3. Modernize outsourcing: Outsourcing has traditionally been seen as a cost-cutting tactic, but its real value lies in scalability and expertise. Today’s strategic outsourcing goes beyond basic functions — it enables firms to expand capacity, tap into specialized knowledge, and improve client satisfaction with faster turnarounds and broader capabilities. When done right, outsourcing becomes a force multiplier that allows firms to offer more services with greater flexibility, without overburdening internal teams.

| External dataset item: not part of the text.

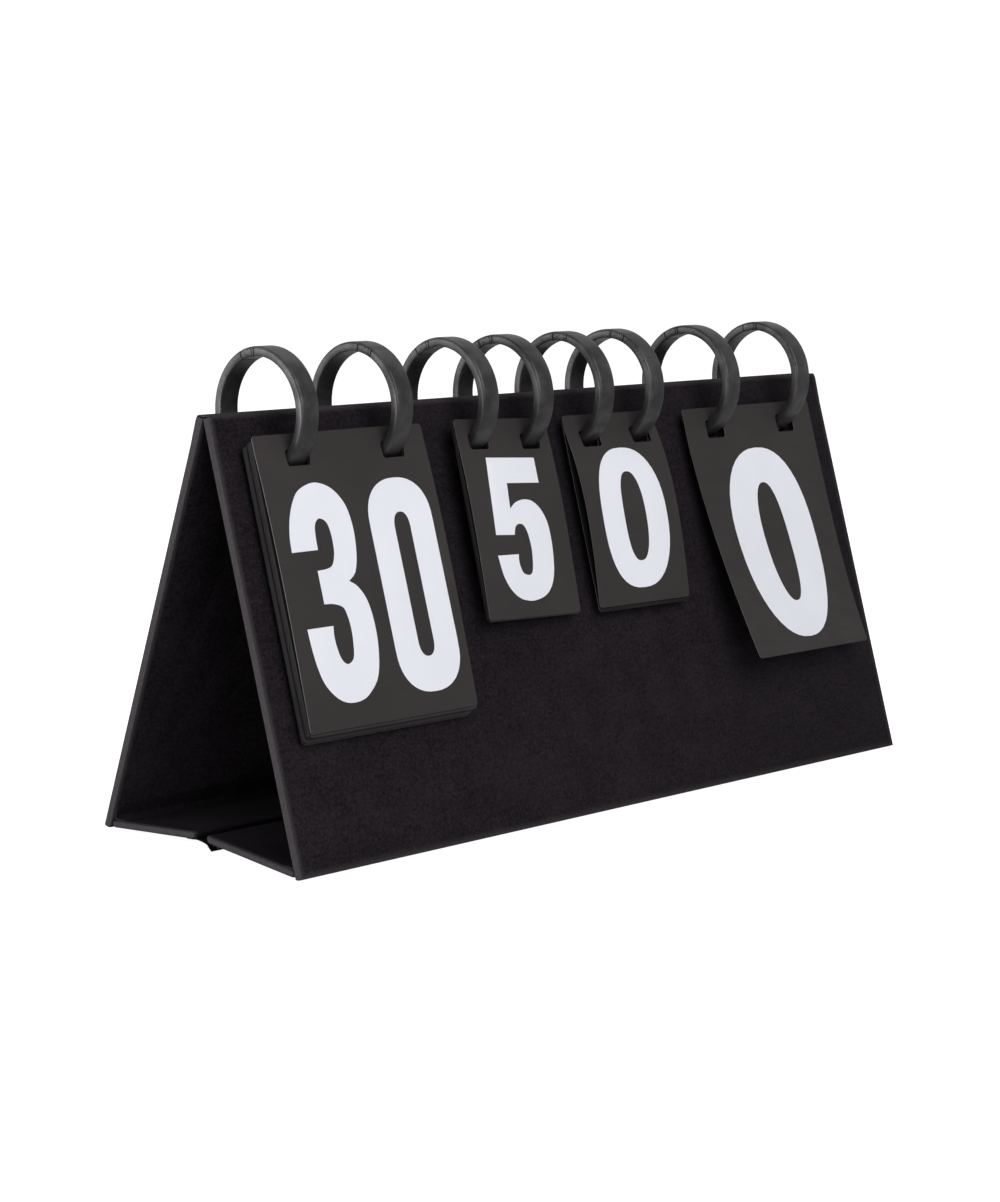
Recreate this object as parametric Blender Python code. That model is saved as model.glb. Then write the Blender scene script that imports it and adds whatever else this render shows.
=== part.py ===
import math

import bmesh
import bpy
from mathutils import Matrix

# All sizes below are in millimetres; the meshes are written in metres.
MM = 0.001

# Stand: two covered boards leaning together.
WIDTH = 385.0
APEX_Z = 185.08
HALF_ANGLE = math.radians(18.03)
RIDGE_GAP = 0.1406711
FOOT_TOE = 2.1129683
PANEL_T = 3.4
CLOTH = 0.5
CLEAR = 0.3
EDGE_ROUND = 0.5

# Ring slots in the panels.
PANEL_SLOT_W = 13.0
PANEL_SLOT_TOP = 28.4
SLOT_ROUND = 1.4

# Base flaps, hinged inside the feet, and the tabs that join them in the middle.
FLAP_T = 3.0
FLAP_SLOPE = math.radians(5.0)
PIVOT_Z = 3.4
PIVOT_OFF = 0.15
FLAP_GAP_HALF = 3.3
FLAP_UNDERCUT = 1.2
TAB_T = 0.6
TAB_HALF = 189.0
TAB_REACH = 1.0745405896551259
TAB_DROP = 2.970432339061014

# Binding rings.
RING_OUTER = 25.7
RING_INNER = 22.2
RING_BAND = 9.06
RING_CHAMFER = 0.75
RING_DROP = 10.18
RING_X = (-159.3, -107.2, -56.7, -22.8, 16.4, 49.8, 103.5, 155.0)
CLASP_TURN = (15.5, -15.0, 27.0, 15.5, -2.0, -12.0, 21.0, 9.0)
RING_STEPS = 18
CLASP_REACH = 1.7
CLASP_GAP = 0.55
OPENING_DEG = 8.0
PIN_R = 0.6
BARREL_R = 1.45
BARREL_HALF = 1.35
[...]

The benefits of this new approach are compelling:

  • Predictable revenue: Instead of the feast-or-famine cycles of old, firms can count on steadier income streams. This predictability reduces financial risk and makes growth planning far more effective.
  • Stronger client relationships: Regular touchpoints foster trust and engagement, which leads to better retention and new business opportunities. In fact, 82% of accountants say that technology is helping create more meaningful client interactions.
  • Scalable growth: With smart technology and strategic outsourcing, firms can grow services without growing overhead. This not only expands margins but also enhances employee experience, reducing burnout and improving retention.
  • Happier teams: A smoother, more manageable workload throughout the year means less stress and more job satisfaction. That’s a meaningful consideration in a field where turnover is rising and experienced professionals are harder to find.

Key strategies lead to firm sustainability

The accounting landscape is evolving, and with it, the business model must evolve too. Firms that embrace subscription-based billing, leverage AI to scale advisory services and modernize outsourcing aren’t just streamlining operations — they are unlocking new, more profitable revenue streams. This shift transforms the traditional feast-or-famine cycle into a foundation for sustainable, year-round growth.

By strengthening client relationships, improving talent retention and reducing operational risk, these strategies help firms build lasting financial resilience. Predictability no longer just reduces risk. It drives results.